From: Thiago Macieira <thiago_at_[hidden]>
Date: Fri, 02 Aug 2024 07:19:13 -0700

On Friday 2 August 2024 04:29:11 GMT-7 Frederick Virchanza Gotham via Std-
Proposals wrote:
> 1) Create a library called "libmonkey.so" or "monkey.dll" that exports
> 6 unmangled functions
> 2) Create an executable program "prog" or "prog.exe" and link it with
> the Monkey library (e.g. g++ -o prog prog.cpp -lmonkey)
> 3) Now rename the Monkey library to "libmonkey.so.original"
> 4) Get a list of all symbols in the Monkey library with: nm -D
> libmonkey.so.original | grep -i " T "
> 5) Create a 'man in the middle' library file called 'libmonkey.so'
> containing interceptors for the 6 symbols
> 6) Run the executable program

Thank you. Now explain this in "standardese" and add to your paper.

You should also address the usefulness of the feature (or lack thereof) for
platforms that don't have shared libraries, or for situations in which the
content you need to intercept is provided as a static library.

> Interceptors are useful when dealing with pre-compiled libraries
> stripped of their symbols (which you might not even have the header
> file for).

I understand that but that's a VERY restricted use and doesn't address my
point. Please address why this feature is useful when we already have other
techniques. Why would someone use one instead of the other? Is this meant for
production use?

Also, would it be used at all when the headers are available? Are there better
options for when they are? Speaking of headers, with C++ mangled symbols, you
can tell what the arguments and often the return type are: is the feature
useful there too?

> Yeah but there isn't a hell of a lot a programmer can do when
> debugging a program linked with a proprietary library they know
> nothing about. Especially if the function names aren't mangles and
> they don't have the header file. Using "objdump" or "Dependency
> Walker", they can see that there's an exported function called
> "OpenPipe" but they don't know the return type nor the parameter
> types. This is where you need an interceptor that preserves the stack
> and the registers.

This argument is not addressing my comment of requiring the runtime (which is
not part of the library you're trying to debug) to provide the shadow stack.

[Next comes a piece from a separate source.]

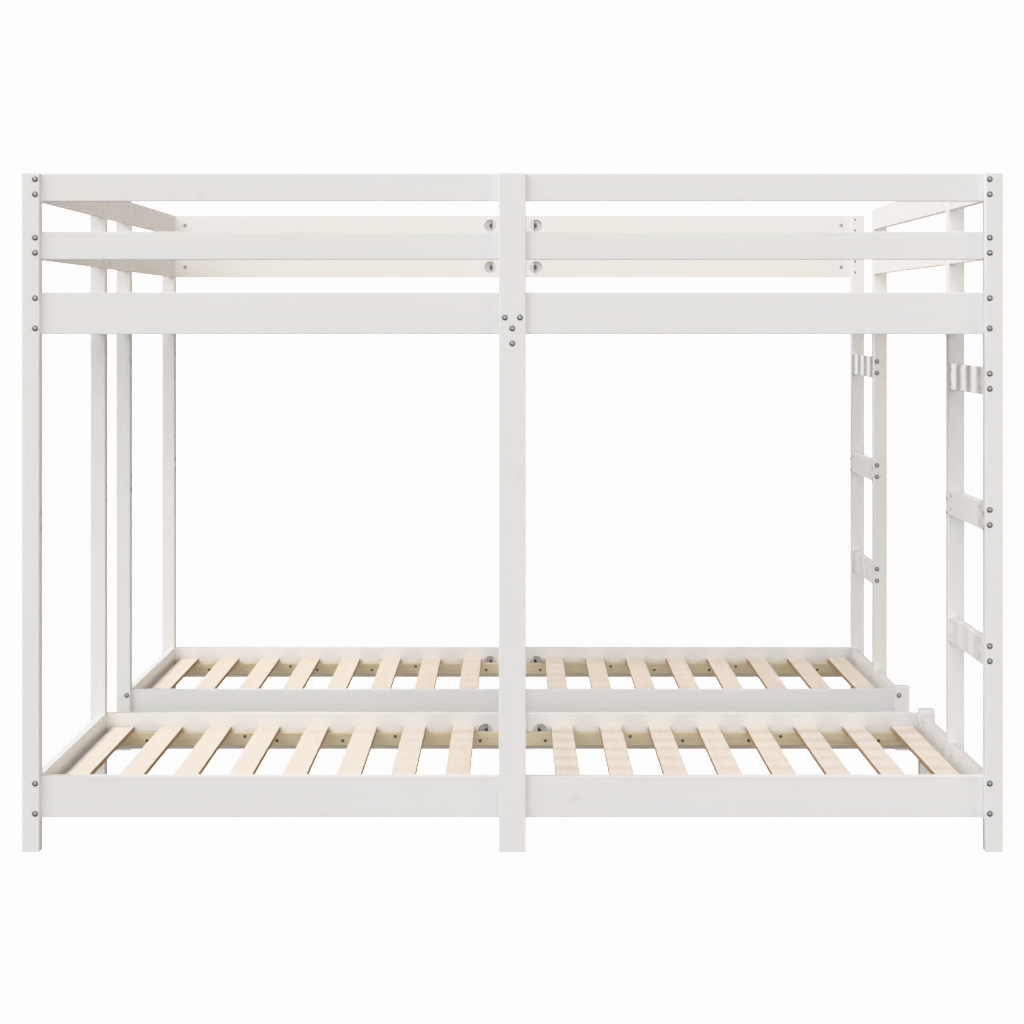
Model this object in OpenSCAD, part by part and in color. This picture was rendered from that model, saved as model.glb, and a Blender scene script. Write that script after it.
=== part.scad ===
// Bunk bed in whitewashed pine: two low single beds, one behind the other with a passage between
// them, under one square upper deck with guard rails, and two ladders built into the right end.
// Origin: centre of the footprint, on the floor. +X is the right end, -Y the front, +Z up.

/* [Overall size] */
// Width along the mattresses, over the posts
bed_w = 2080; // [1960:20:2180]
// Depth across both beds, over the posts
bed_d = 2080; // [2000:20:2180]
// Height of the full posts
bed_h = 1440; // [1400:10:1520]
// Depth of one low bed, from post face to post face
low_bed_d = 866; // [826:10:886]
// Clear width of each ladder
ladder_w = 402; // [342:10:442]

/* [Posts] */
// Side of a square post
post_w = 38; // [36:1:42]
// Width of the middle posts
middle_w = 58; // [52:2:66]
// Height of the short stubs
stub_h = 170; // [165:1:200]
// Height of the middle of the splice in a full post
splice_z = 702; // [690:1:705]
// Length of the splice's half lap
splice_len = 64; // [56:1:72]
// Radius of the rounded post edges
post_r = 3; // [1:0.5:4]

/* [Boards] */
// Thickness of rails, guards and rungs
board_t = 18; // [18:1:20]
// Height of the low rails and deck rails
rail_h = 90; // [84:1:100]
// Height of the guards and rungs
guard_h = 60; // [50:1:65]
// Radius of the rounded board edges
board_r = 2.5; // [1:0.5:3]
// Bottom of the low rails above the floor
low_rail_z = 69; // [50:1:80]
// Bottom of the deck rails
deck_rail_z = 1097; // [1080:1:1110]
// Bottom of the second guards
second_guard_z = 1256; // [1230:1:1270]
// Middle of the lowest rung
first_rung_z = 421; // [400:1:430]
// Distance from rung to rung
rung_pitch = 288.5; // [270:0.5:290]

/* [Slats] */
// Width of a slat
slat_w = 55; // [45:1:70]
// Thickness of a slat
slat_t = 12; // [10:1:18]
// Distance from slat to slat
slat_pitch = 119.9; // [90:0.1:125]
// Thickness of the strips that carry the slats
strip_t = 18; // [15:1:22]
// Height of the strips
strip_h = 34; // [28:1:40]
// Distance from a rail's bottom edge to its strip
strip_rise = 11; // [5:1:16]

/* [Fasteners] */
// Diameter of the frame bolts
bolt_d = 6; // [5:1:6]
// Diameter of their heads
head_d = 12; // [10:1:14]
// Diameter of the barrel nuts
barrel_d = 10; // [9:1:10]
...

And speaking of Intel CET, you need to show whether the interceptor works with
the technology. Because if it doesn't, then you can really only use it in
debug environments. But I think that this is where you want the feature
anyway.

> I haven't so far been able to preserve every single register. I need
> at least one register for the jump location, and the best choice for
> this on x86_32 is ECX, while on x86_64, the best choice is R11. But
> you could have a bizarre program that has its own calling convention
> with its own shared libraries -- for example a calling convention in
> which the return value is put in R11, then the interceptor won't work.
> Of course though you could tweak the interceptor to use a different
> register.

Why does the C++ Standard need to deal with non-standard calling conventions?
Why dos a compiler need to deal with calling conventions it itself doesn't
support? Why does C++ need to deal with routines that aren't written in C++ or
are extern "C"?

Anyway, your answer is "any state", which means your possible implementation
is wrong and incomplete. You must save the SSE/AVX register state; on Windows,
some of those registers (or a portion of the register) is callee-save.

> When tailoring an interceptor to a particular calling convention,
> there are a few kinds of register preservation that must take place:
> Before the jump to the original function, we must preserve:
> A) All of the function argument registers
> B) The callee-saved registers we will use
>
> After the jump has taken place, we must preserve:
> C) All of the return-value registers
> B) The callee-saved registers we will use

I know that. So why is your code saving more than it needs to? Why is it so
convoluted when it has scratch registers available that it can use?

> I'm actually thinking now that I'll write a function something like
> the following:
>
> auto WriteInterceptor( void (*Inward)(void*), void
> (*Original)(void), void (*Outward)(void*), void *arg_to_forward ) ->
> void(*)(void)
>
> You supply this function with 4 arguments:
> 1) The address of the "Inward" code (e.g. a function that locks a mutex)
> 2) The address of the original function
> 3) The address of the "Outward" code (e.g. a function that unlocks a mutex)
> 4) User-defined data to be passed in Step 1 and Step 3
>
> This function will write the machine code for the interceptor (so it
> will allocate a page of memory, write the machine code and mark the
> page as executable), and return a pointer to the interceptor.

So it's now JIT and it reduces even further the targets it can run on. There
are some hyper-secure environments that don't allow JITting. And how is it
going to intercept calls to Original without knowing where the calls to it
are?

Anyway, I really want you to reason about why this needs to be in the
Standard. Work on the Motivation section. Please explore the options that
exist with debuggers and tracing tools like ltrace, and explain why this
feature is needed when those others already exist. Explain the conditions
under which the feature can work at all and therefore the conditions where it
can't; in doing so, please reason how often this is going to be needed. And
finally, please reason why this should be supported for the next couple of
decades in a standard fashion.

Or don't. How many times in your professional career have you needed this? I
think your chance of getting this paper even past the CWG is less than
FLT16_EPSILON. So do you want to spend even more time on it and the
committee's time?

-- 
Thiago Macieira - thiago (AT) macieira.info - thiago (AT) kde.org
  Principal Engineer - Intel DCAI Platform & System Engineering

Received on 2024-08-02 14:19:23